Transfection efficiency over time
Both quantity and quality of protoplasts are critical factors for downstream experiments. In existing methods, transfection is performed only on freshly isolated protoplasts. Here, the transfection efficiency of both S and M protoplasts of different ages were assayed via PEG-mediated transfection of pAct1IsGFP-1, a GFP overexpression plasmid [27].
First, S and M transfection pools were imaged for GFP expression 1 and 2 days after transfection (Fig. 4). Protoplasts aggregate over time and the 1 mL pools were not pipetted for homogeneity. Rather, a fluorescence stereomicroscope was used to manually scan the sample and gather representative images in areas with a moderate density of protoplasts. Strong GFP fluorescence was detected in both S and M cells 1 and 2 days after transfection.
Transfection efficiency was calculated 2 days after plasmid transfection as a percentage of GFP positive protoplasts over total live protoplasts, as determined by fluorescence microscopy and Evans Blue staining on a hemocytometer (Fig. 5). For S/M0 protoplasts, transfection was highly efficient, producing 73.5% GFP expressing protoplasts. S1 transfection efficiency was comparable, at 69.5%. Taken together with the results from the previously described viability assay (Fig. 3A), the data suggest that S1 protoplasts are comparable in value to freshly isolated S/M0 protoplasts. This finding facilitates novel flexibility in research, allowing assays to be performed 24 hours after initiation of the protoplast isolation method with little to no loss of efficacy and data. Though transfection efficiency declines over time for both S and M protoplasts, it does not fall below 15% within 7 days (Fig. 5). Moreover, it is conceivable that certain assays, for example protein localization, do not require optimal transfection efficiency or viability. The data provided here allow for the informed design and versatile scheduling of protoplast experiments with a quantified summary of expected losses of viability and transfection efficiency over time.
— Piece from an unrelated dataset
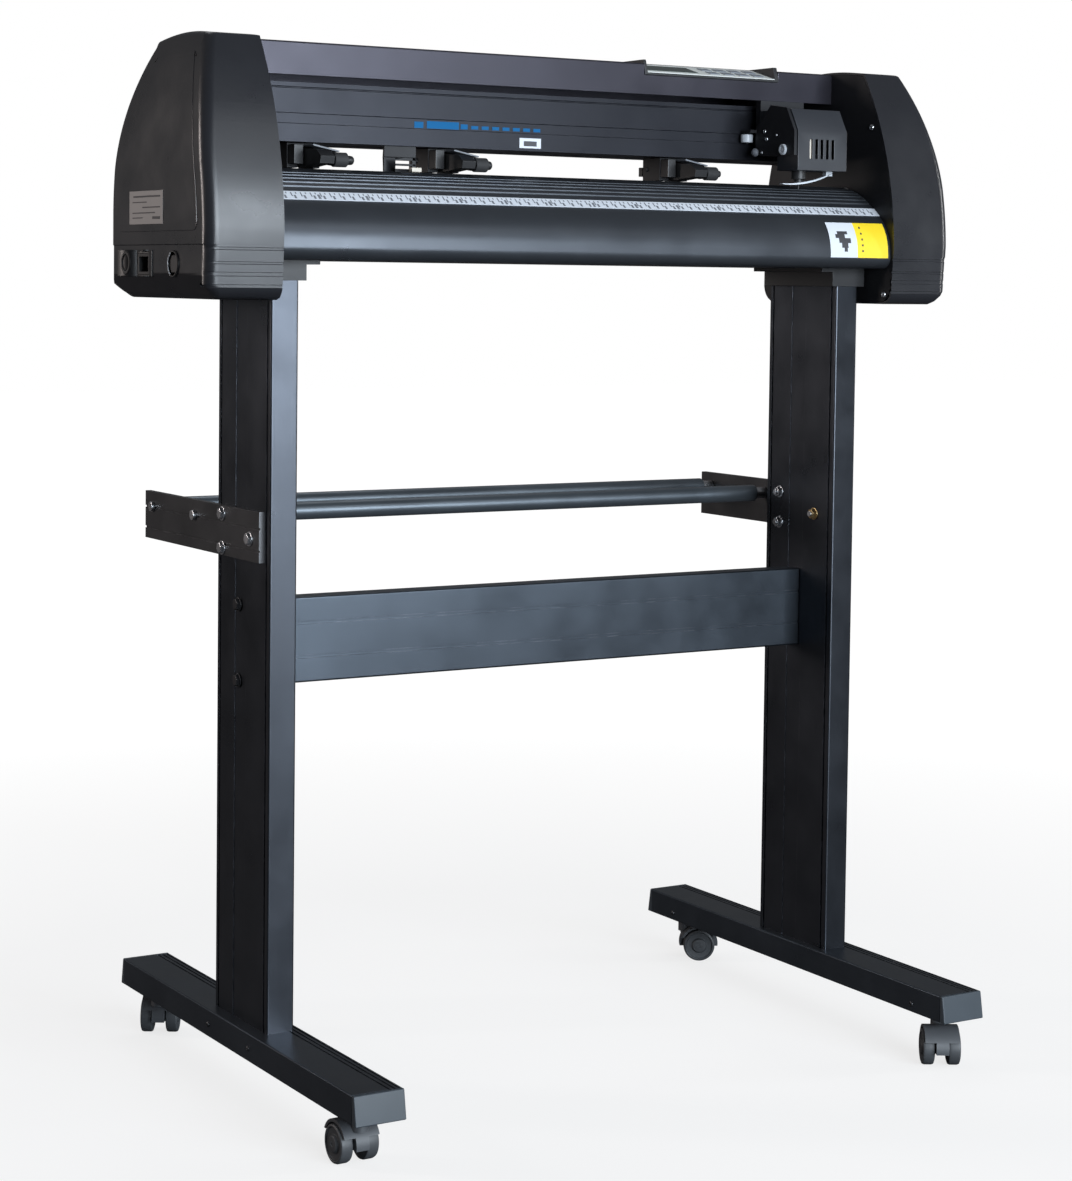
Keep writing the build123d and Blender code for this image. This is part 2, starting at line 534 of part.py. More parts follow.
for number, drum_x in enumerate(PINCH_XS, 1):
    arm_left = drum_x - 24
    arm_right = drum_x - 9
    with BuildPart() as pinch_mount:
        block((arm_left - 12, arm_left - 0.5), PINCH_CHEEK_Y, (PINCH_MOUNT_LOW, BEAM_LOW - 0.4))
        block((arm_right + 0.5, arm_right + 8), PINCH_CHEEK_Y, (PINCH_MOUNT_LOW, BEAM_LOW - 0.4))
        block((arm_left - 12, arm_right + 8), PINCH_CHEEK_Y, (BEAM_LOW - 3, BEAM_LOW - 0.4))
        block((arm_left - 12, arm_right + 8), (KEYWAY_Y - 3.6, KEYWAY_Y + 3.6), (BEAM_LOW - 1, BEAM_LOW + 6))
        rod((arm_left - 14, PIVOT_Y, PIVOT_Z), (1, 0, 0), 2.5, arm_right + 10 - arm_left + 14)
    save(pinch_mount, f"pinch_mount_{number}")
    with BuildPart() as pinch_arm:
        web = [(-29, 895), (-31, 902), (-22, 908), (8, 910), (46, 909), (52, 906)]
        web += [(53, 905), (53, 897), (47, 893.5), (4, 892.6), (-8, 893.6)]
        prism_x(web, (arm_left, arm_right))
        rod((arm_right - 1, GRIT_Y, PINCH_Z), (1, 0, 0), 2.2, PINCH_WIDTH + 7)
        rod((drum_x + PINCH_WIDTH / 2 + 0.4, GRIT_Y, PINCH_Z), (1, 0, 0), 3.4, 4.2)
        rod((arm_left - 1, PIVOT_Y, PIVOT_Z), (1, 0, 0), 2.56, 30, Mode.SUBTRACT)
        block((arm_left - 12, arm_right + 8), (51.5, 58), (897, 906.5))
    save(pinch_arm, f"pinch_arm_{number}")
    with BuildPart() as pinch_roller:
        rod((drum_x - PINCH_WIDTH / 2, GRIT_Y, PINCH_Z), (1, 0, 0), PINCH_RADIUS, PINCH_WIDTH)
        fillet(pinch_roller.edges().filter_by(GeomType.CIRCLE), 0.8)
        rod((drum_x - PINCH_WIDTH, GRIT_Y, PINCH_Z), (1, 0, 0), 2.26, 2 * PINCH_WIDTH, Mode.SUBTRACT)
    save(pinch_roller, f"pinch_roller_{number}")

# ------------------------------------------------------------------------------- carriage drive
with BuildPart() as carriage_belt:
    for grow, mode in ((BELT_GAP + BELT_THICKNESS, Mode.ADD), (BELT_GAP, Mode.SUBTRACT)):
        radius = PULLEY_RADIUS + grow
        loop = belt_face(Plane.XY.offset(BELT_Z[0]), (IDLER_X, PULLEY_Y), radius, (DRIVE_X, PULLEY_Y), radius)
        extrude(loop, amount=BELT_Z[1] - BELT_Z[0], mode=mode)
save(carriage_belt, "carriage_belt")

with BuildPart() as drive_pulley:
    rod((DRIVE_X, PULLEY_Y, BELT_Z[0] - 1.2), (0, 0, 1), PULLEY_RADIUS, BELT_Z[1] - BELT_Z[0] + 2.4)
    for flange_z in (BELT_Z[0] - 1.2, BELT_Z[1] + 0.4):
        rod((DRIVE_X, PULLEY_Y, flange_z), (0, 0, 1), PULLEY_RADIUS + 3, 0.8)
    rod((DRIVE_X, PULLEY_Y, 970), (0, 0, 1), 2.5, 27)
save(drive_pulley, "drive_pulley")

with BuildPart() as idler_pulley:
    rod((IDLER_X, PULLEY_Y, BELT_Z[0] - 1.2), (0, 0, 1), PULLEY_RADIUS, BELT_Z[1] - BELT_Z[0] + 2.4)
    for flange_z in (BELT_Z[0] - 1.2, BELT_Z[1] + 0.4):
        rod((IDLER_X, PULLEY_Y, flange_z), (0, 0, 1), PULLEY_RADIUS + 3, 0.8)
    rod((IDLER_X, PULLEY_Y, BELT_Z[0] - 2), (0, 0, 1), 3.06, 12, Mode.SUBTRACT)
save(idler_pulley, "idler_pulley")

with BuildPart() as carriage_motor:
    block((DRIVE_X - 21, DRIVE_X + 21), (PULLEY_Y - 21, PULLEY_Y + 21), (934, 976))
    chamfer(carriage_motor.edges().filter_by(Axis.Z), 3.5)
    rod((DRIVE_X, PULLEY_Y, 976), (0, 0, 1), 11, 2)
    rod((DRIVE_X, PULLEY_Y, 965), (0, 0, 1), 2.58, 14, Mode.SUBTRACT)
    block((INNER_X + PLATE, DRIVE_X - 21), (PULLEY_Y - 21, PULLEY_Y + 21), (966, 976))
save(carriage_motor, "carriage_motor")

# ------------------------------------------------------------------------------------ carriage
with BuildPart() as carriage_block:
    cheek = ((-12, 921), (-12, 948), (-38, 972), (-66, 968), (-80, 944), (-80, 919), (-46, 919))
    prism_x(cheek, (CARRIAGE_LEFT - 3.5, CARRIAGE_LEFT))
    block((CARRIAGE_LEFT + 1, CARRIAGE_RIGHT - 6), (-14, -6), (921, 978))
    block((CARRIAGE_LEFT + 14, CARRIAGE_RIGHT - 8), (-8, 14), (974.6, 978))
    block((CARRIAGE_LEFT + 18, CARRIAGE_RIGHT - 10), (9.5, 60), (BEAM_HIGH + 0.5, 986))
    for y_span in ((15.8, 18.6), (21.6, 24.4)):
        block((CARRIAGE_LEFT + 26, CARRIAGE_LEFT + 44), y_span, (984, 995))
    block((HOLDER_X - 5, HOLDER_X + 5), (-19, -12), (925, 962))
    rod((HOLDER_X + 24, -34, 926), (0, 0, 1), 10, 30)
    block((HOLDER_X + 18, HOLDER_X + 30), (-26, -10), (930, 952))
    block((GUIDE_X - 5, CARRIAGE_LEFT + 3), (-13.9, 2), (943.9, 947))
    rod((GUIDE_X, GUIDE_Y, 933), (0, 0, 1), 1.8, 12)
save(carriage_block, "carriage_block")

with BuildPart() as guide_roller:
    rod((GUIDE_X, GUIDE_Y, 934.2), (0, 0, 1), GUIDE_RADIUS, 8.6)
    rod((GUIDE_X, GUIDE_Y, 930), (0, 0, 1), 1.86, 18, Mode.SUBTRACT)
save(guide_roller, "guide_roller")

with BuildPart() as carriage_cover:
    outer = ((CARRIAGE_FRONT, 903.5), (CARRIAGE_FRONT, 944), (-69, 967), (-14, 967), (-14, 920), (-46, 920), (-46, 903.5))
    prism_x(outer, (CARRIAGE_LEFT, CARRIAGE_RIGHT))
    inner = ((-80, 905.5), (-80, 943.4), (-67.9, 965), (-10, 965), (-10, 922), (-48, 922), (-48, 905.5))
    prism_x(inner, (CARRIAGE_LEFT + 2, CARRIAGE_RIGHT - 2), Mode.SUBTRACT)
    rod((HOLDER_X, HOLDER_Y, 900), (0, 0, 1), 9.5, 10, Mode.SUBTRACT)
    for slot_x in (260, 267, 274, 281, 288):
        block((slot_x - 1.6, slot_x + 1.6), (CARRIAGE_FRONT - 1, CARRIAGE_FRONT + 3), (915.5, 935.5), Mode.SUBTRACT)
save(carriage_cover, "carriage_cover")

with BuildPart() as tool_slide:
    block((HOLDER_X - 10, HOLDER_X + 10), (-50, -14.6), (931, 955))
    block((HOLDER_X - 5.4, HOLDER_X + 5.4), (-19.4, -13.6), (931, 955), Mode.SUBTRACT)
    rod((HOLDER_X, HOLDER_Y, 931), (0, 0, 1), 13, 10)
    rod((HOLDER_X, HOLDER_Y, 926), (0, 0, 1), 7.54, 30, Mode.SUBTRACT)
    rod((HOLDER_X, HOLDER_Y, 941), (0, 0, 1), 9.2, 15, Mode.SUBTRACT)
save(tool_slide, "tool_slide")

with BuildPart() as blade_holder:
    rod((HOLDER_X, HOLDER_Y, 895), (0, 0, 1), 7.5, 58)
    rod((HOLDER_X, HOLDER_Y, 889), (0, 0, 1), 4.5, 7)
    rod((HOLDER_X, HOLDER_Y, 884.5), (0, 0, 1), 0.9, 5)
    rod((HOLDER_X, HOLDER_Y, 941), (0, 0, 1), 9, 3)
save(blade_holder, "blade_holder")

# ------------------------------------------------------------------------------ electrical parts
with BuildPart() as power_inlet:
    block((-OUTER_X, -405), (INLET_Y - 14, INLET_Y + 14), (787.5, 807.5))
    block((-OUTER_X, -410), (INLET_Y - 11, INLET_Y + 11), (790.5, 804.5), Mode.SUBTRACT)
    for pin_y, pin_z in ((INLET_Y - 7, 796), (INLET_Y, 799.5), (INLET_Y + 7, 796)):
        block((-420, -409), (pin_y - 1, pin_y + 1), (pin_z - 2, pin_z + 2))
save(power_inlet, "power_inlet")

with BuildPart() as fuse_holder:
    rod((-OUTER_X, FUSE_Y, 799), (1, 0, 0), 9, 22)
    rod((-OUTER_X, FUSE_Y, 799), (1, 0, 0), 6, 3, Mode.SUBTRACT)
    rod((-OUTER_X + 0.6, FUSE_Y, 799), (1, 0, 0), 4.8, 4)
save(fuse_holder, "fuse_holder")

with BuildPart() as power_rocker:
    block((-426.6, -417), (ROCKER_Y - 7, ROCKER_Y + 7), (ROCKER_Z - 6, ROCKER_Z + 6))
    chamfer(power_rocker.edges().filter_by(Axis.Z), 1.5)
    rod((ROCKER_X, ROCKER_Y, ROCKER_Z - 15), (0, 0, 1), ROCKER_PIN, 30)
save(power_rocker, "power_rocker")

with BuildPart() as power_supply:
    block((-399, -INNER_X - PLATE), (-85, 85), (774, 815))
    for slot_y in range(-70, 71, 10):
        block((-380, -365), (slot_y - 2, slot_y + 2), (813, 816), Mode.SUBTRACT)
save(power_supply, "power_supply")

with BuildPart() as main_board:
    board_x = INNER_X + PLATE + BOARD_STANDOFF
    block((board_x, board_x + 1.6), (-78, 82), (782, 900))
    for y in (-70, 74):
        for z in (790, 892):
            rod((board_x, y, z), (-1, 0, 0), 3, BOARD_STANDOFF)
    for y_span, z_span in (((-60, -20), (860, 885)), ((-10, 30), (800, 830)), ((40, 70), (840, 880)), ((-60, -40), (790, 820))):
        block((board_x + 1.6, board_x + 12), y_span, z_span)
save(main_board, "main_board")
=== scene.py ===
import json
from math import atan2, cos, pi, radians, sin, sqrt

import bmesh
import bpy
from mathutils import Matrix, Vector

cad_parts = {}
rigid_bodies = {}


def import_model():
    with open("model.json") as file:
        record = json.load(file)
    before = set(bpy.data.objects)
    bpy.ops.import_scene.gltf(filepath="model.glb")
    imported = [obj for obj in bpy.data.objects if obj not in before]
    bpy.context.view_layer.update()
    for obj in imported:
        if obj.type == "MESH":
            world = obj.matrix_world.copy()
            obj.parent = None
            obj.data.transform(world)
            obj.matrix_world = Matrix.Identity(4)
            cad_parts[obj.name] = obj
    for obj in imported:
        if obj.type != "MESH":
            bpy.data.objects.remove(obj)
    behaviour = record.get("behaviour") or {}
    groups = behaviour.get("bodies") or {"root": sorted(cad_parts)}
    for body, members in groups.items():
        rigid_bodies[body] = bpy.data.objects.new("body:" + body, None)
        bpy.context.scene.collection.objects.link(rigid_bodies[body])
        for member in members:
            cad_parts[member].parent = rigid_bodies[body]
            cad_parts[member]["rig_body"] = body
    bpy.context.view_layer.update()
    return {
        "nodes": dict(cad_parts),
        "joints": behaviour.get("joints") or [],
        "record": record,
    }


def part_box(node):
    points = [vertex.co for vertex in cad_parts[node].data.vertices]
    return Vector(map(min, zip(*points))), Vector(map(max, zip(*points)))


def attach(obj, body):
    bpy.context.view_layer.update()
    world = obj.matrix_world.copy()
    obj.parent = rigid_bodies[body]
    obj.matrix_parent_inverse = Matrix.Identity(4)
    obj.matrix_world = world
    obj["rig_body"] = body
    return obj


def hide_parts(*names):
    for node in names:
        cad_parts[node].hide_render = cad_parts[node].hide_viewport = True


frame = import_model()
MM = 0.001

# The parts' main measures, in millimetres, read from the frame
LEG_LOW, LEG_HIGH = (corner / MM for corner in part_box("right_leg"))
COVER_LOW, COVER_HIGH = (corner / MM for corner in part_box("right_end_cover"))
INNER_X = COVER_LOW.x
OUTER_X = COVER_HIGH.x
HEAD_BOTTOM = COVER_LOW.z
HEAD_TOP = COVER_HIGH.z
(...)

Gene editing via Cas9 ribonucleoprotein transfection
Given the flourishing field of genome editing, it was critical to ensure that this method was suitable for such studies. To demonstrate this, S/M0 as well as S1 and M1 protoplasts were transfected with in vitro assembled Cas9-gRNA ribonucleoproteins targeting a single locus (Fig. 6). For comparison with protoplasts isolated via a previously published method [22], protoplasts derived from rice seedlings were also transfected. Editing at the Cas9 cleavage site was identified and quantified through NGS. Editing rates for S/M0 protoplasts and seedling-derived protoplasts were similar (Fig. 6), indicating that the present protocol can be used confidently in genome editing studies. It is notable that PEG-mediated transfection of plasmid DNA encoding CRISPR/Cas9 components has also been utilized for similar purposes in other protoplast systems [31, 32] and would be an effective alternative to ribonucleoproteins in the present method (Fig. 6).